The banks turned over the figures, including those on the military members, to regulators last month. The regulators have no plans to release the information publicly. The people with direct knowledge cautioned that the numbers were not precise and could underestimate the extent of the problems.
Rather than further delay payments, regulators decided to spread the money among all borrowers in the process. As a result, housing advocates say the most aggrieved homeowners will most likely receive less money than they deserve, while others will get unnecessary payouts.

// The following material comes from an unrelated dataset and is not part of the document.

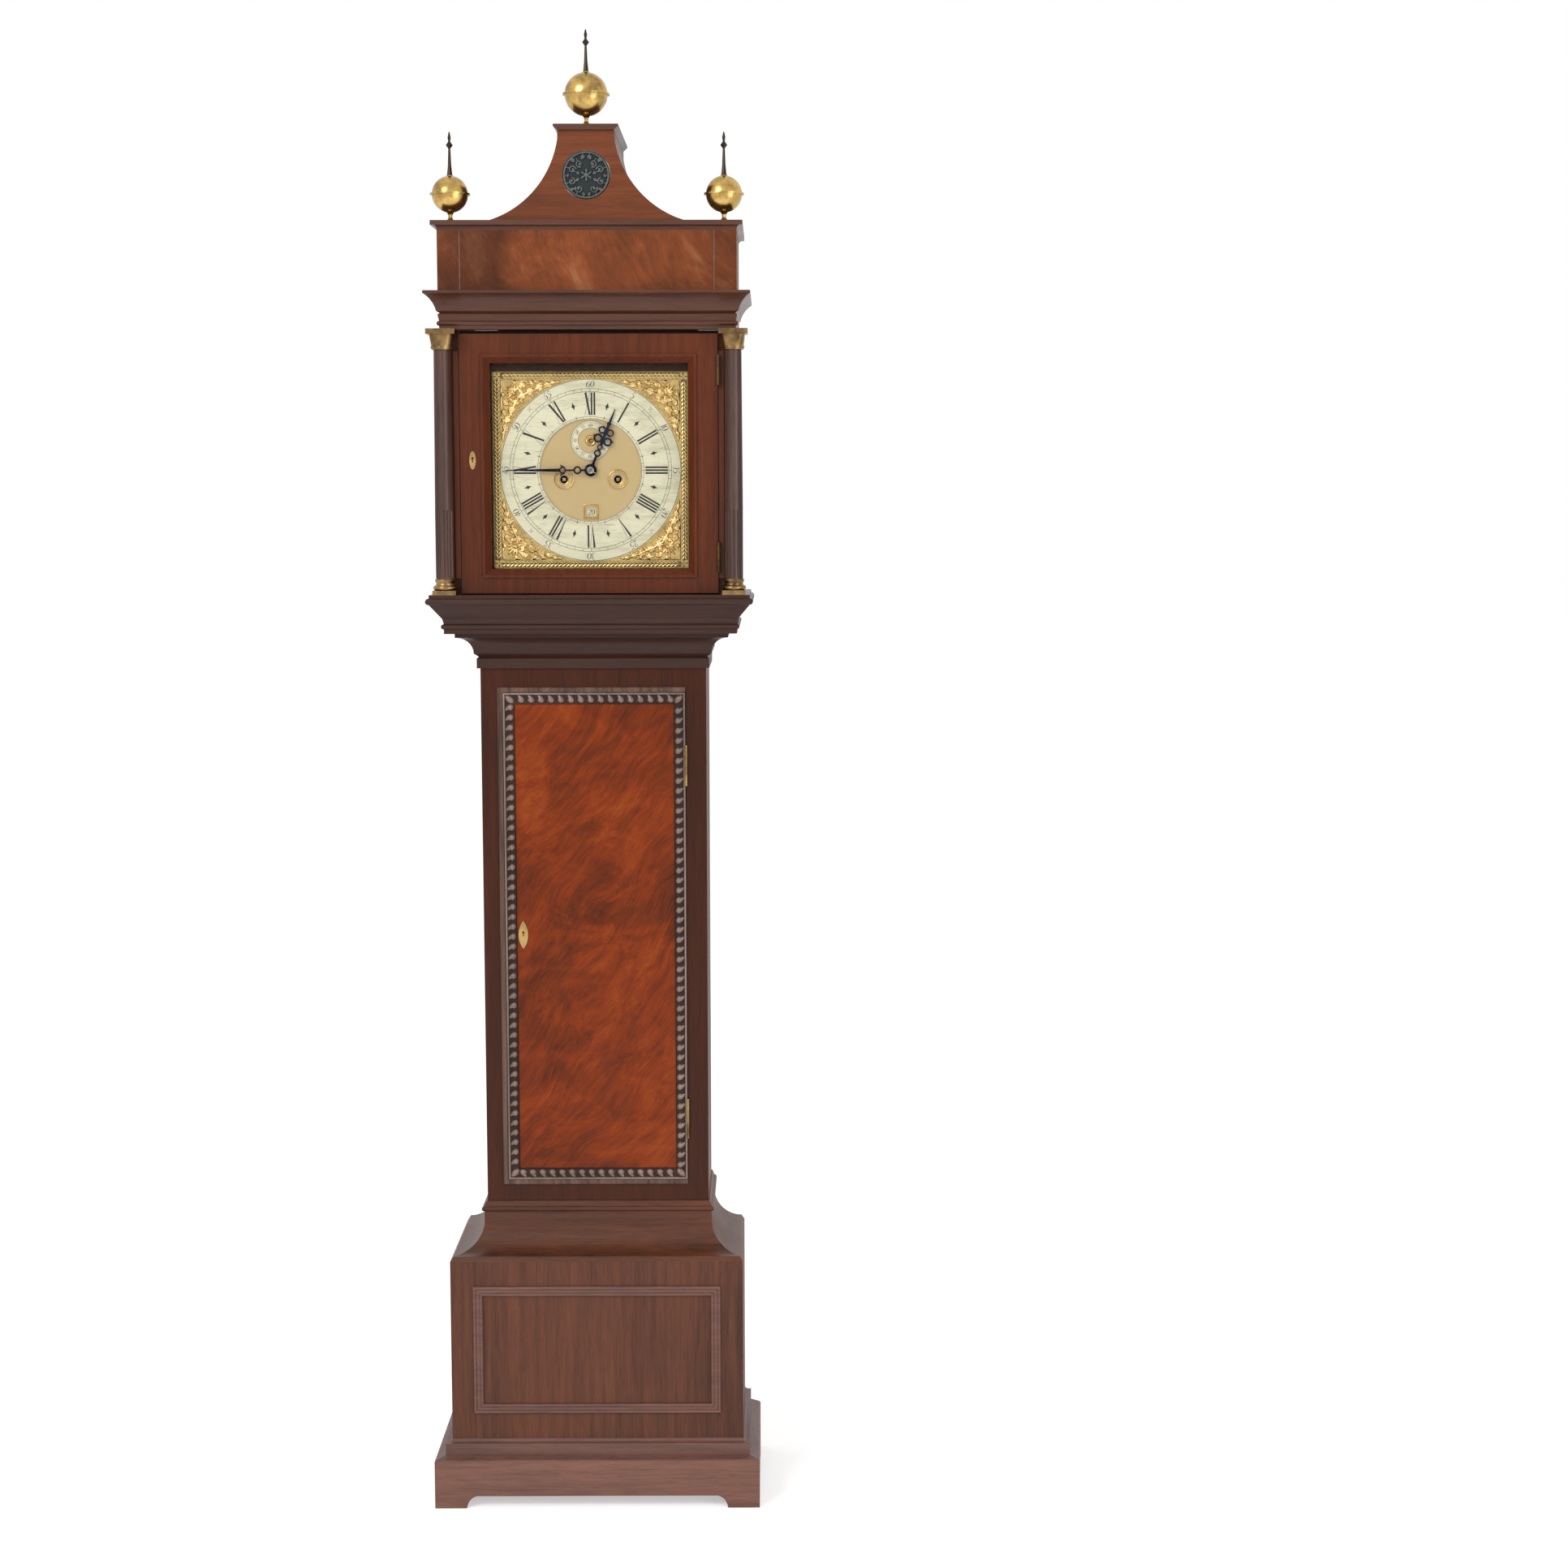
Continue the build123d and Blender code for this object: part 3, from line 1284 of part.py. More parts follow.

Bank of America, for example, will have to pay borrowers who were evicted for running a methamphetamine lab, according to three people with direct knowledge of the findings. People who lost second homes or fell behind on payments will also collect checks, prompting some bank officials to question the prudence of the payouts.
But regulators said they were wary of taking additional time to assess individual loan files, a process that would have delayed aid to everyone. The largest swath of payments, the regulators said, will go to the most deserving borrowers rather than extreme examples like drug dealers.
To help accelerate the payments, regulators also gave the banks significant leeway in handing out the $5.7 billion portion of the aid, potentially undercutting the help to homeowners.
During negotiations late last year, regulators declined to attach any conditions to the assistance. The regulators, the people briefed on the matter said, were primarily focused on extracting the $3.6 billion in cash relief.
Last month, regulators pressed the banks to tighten the terms. But the banks balked, the people said, objecting to the last-minute reversal.
Under the settlement, banks receive credit for the size of the outstanding loan balance, rather than the amount of actual assistance provided. For example, if a bank cut a borrower’s $100,000 mortgage debt by $10,000, the lender could then reduce its commitment under the settlement by $100,000. In a previous foreclosure settlement, the banks received credit only for the $10,000.